Once the giraffes have adapted to their new home and the mongooses have been moved gradually to ensure that the whole pack adapts well, we will be able to invite everyone to come and see these new spaces, providing spectacular viewpoints for the animals of the savanna.
The Sahel at the Zoo
Situated at the heart of the Zoo, this large complex is devoted to the ecosystem of the Sahel, and in addition to the elephants, giraffes, lions and mongooses already mentioned, more and more Sahel species will be housed there as time goes on. The Zoo has had links with the Sahel for many years, through its very active participation in conservation and reintroduction projects for some of the most endangered species in the region, such as the Mohor and Dorcas gazelles, particularly in Senegal, in partnership with the Spanish National Research Council (CSIC). In the next few years, the Zoo plans to extend these projects to other countries in the region.
The complex recreates the vegetation and orography of this ecosystem - which is predominantly flat, with abundant acacias, grasses and some euphorbias - using native plants or other species that help to reproduce the landscape.
All our enclosures are designed based on the needs of the animals, and one of their common features is that they allow free access between indoor and outdoor enclosures whenever possible (except for during cold spells or cleaning periods, or for other technical reasons).
As for the public’s experience, you can watch the animals where they sleep, and also in the outdoor areas seen from different angles at the various viewpoints, some of which allow you to get really close to them, so long as they want to get close to you!

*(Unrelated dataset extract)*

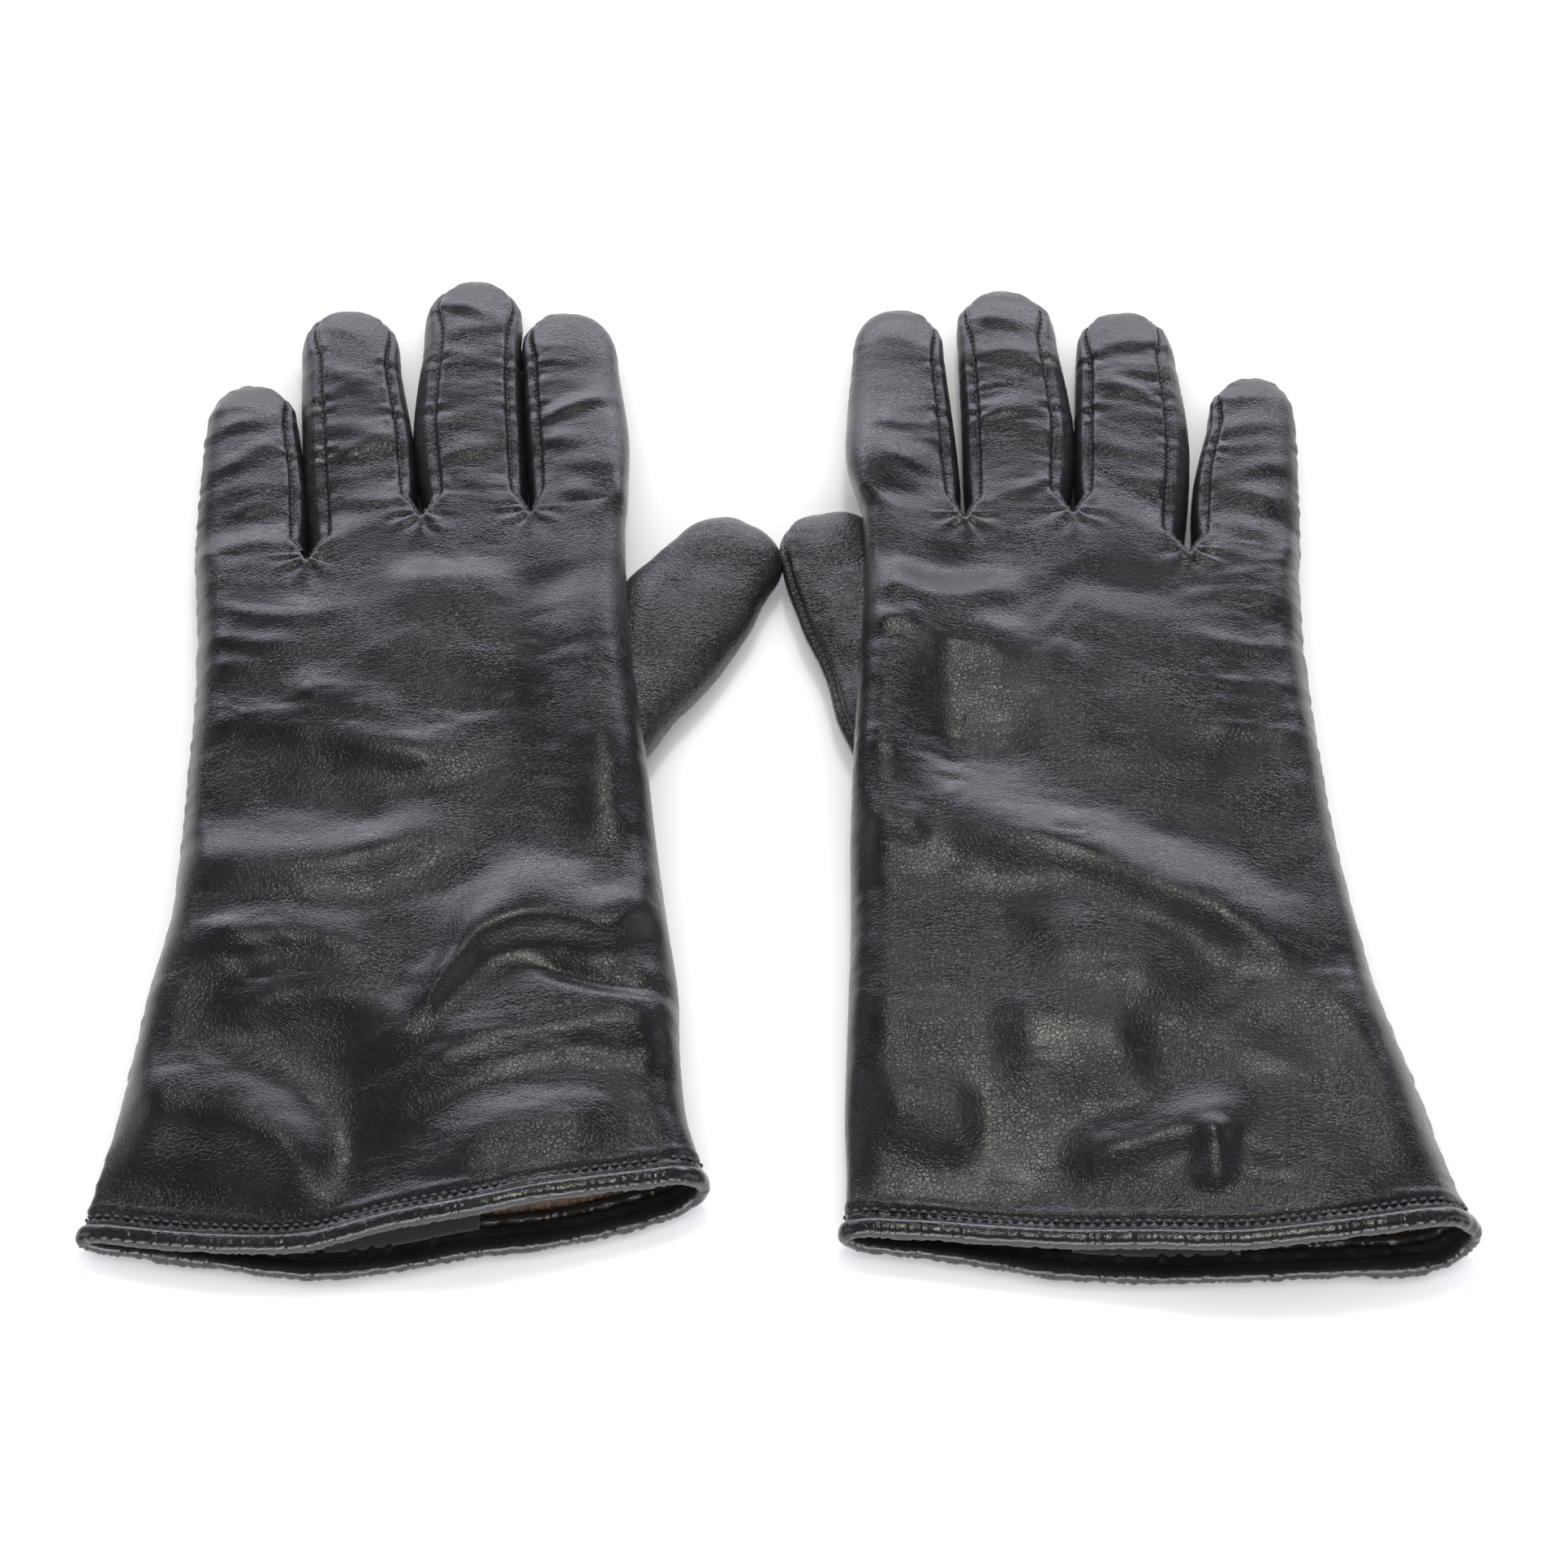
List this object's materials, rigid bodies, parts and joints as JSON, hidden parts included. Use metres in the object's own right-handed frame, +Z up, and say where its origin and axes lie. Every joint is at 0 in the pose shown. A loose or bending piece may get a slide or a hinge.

There is only one giraffe population in the Sahel, found in Niger, and there is no ex situ conservation programme for them. To represent them at the Zoo, we have chosen the Rothschild's giraffe (Giraffa camelopardalis rothschildi), native to the northern Rift Valley, because it is one of the most endangered subspecies and only a few hundred survive. The Zoo participates in the European Endangered Species (EEP) ex situ conservation programme for the Rothschild's giraffe and is also in talks with Parks management in Niger to sign an agreement to work together on the conservation of the Sahel giraffe.
As for the mongooses, their new habitat includes a network of interconnected runs, as well as a den visible to the public. The pack of mongooses can be seen from two different levels. One of them, at eye level, gives a better view of all the ways in which this species develops to adapt to the environment.
We have already begun work on the next phase of the Sahel savanna, which will include the completion of the walkway previously mentioned and the building of the outdoor area in the new lion enclosure. The work will be completed in 2019, with the extension and naturalisation of the elephant enclosure.
This is an extensive zone of transition between the Sahara Desert and the African Savannah, which crosses the African continent from east to west, with basically herbaceous vegetation and few trees or shrubs. It is characterised by large, generally flat expanses with animal densities varying by region. There is little water, but two clearly defined seasons: dry and rainy. It covers areas of Senegal, Mauritania, Mali, Burkina Faso, Niger, Nigeria, Chad, Sudan and Eritrea.
It is an environment where a significant number of species are endangered, such as the Scimitar oryx, the Mohor gazelle, the Dorcas gazelle, the elephant, the giraffe and the African spurred tortoise, among others.
Elephants and giraffes of the Sahel
The last significant population of elephants in the Sahel survives in the Gourma region of Mali (made up of between 500 and 700 animals). It is the northernmost elephant population in Africa, following their extinction from the mountains of Assaba, in Mauritania, in the 1980s.
The elephants at Barcelona Zoo are not from the Sahel, but they are animals who have not had an easy life and have found a place where they can rest at the Zoo. Acting as ambassadors for this habitat, they allow us to show Zoo visitors the characteristics of the different species that live in the Sahel and the relationships they form between themselves and with their natural surroundings. In this way, they help to raise public awareness of the need to protect their young in the wild.
The last place where giraffes are found in the Sahel is in the Koure region of Niger, 60 kilometres east of the capital, Niamey. They are the Giraffa camelopardalis peralta, a subspecies endemic to West Africa. The giraffe population in Niger fell to as low as 50 in 1984, but thanks to different conservation projects, the number has now risen to more than 500. To ensure the survival of this population, continuous conservation action is required, particularly reforestation and compensation for the damage caused by agriculture, as well as the control of poaching.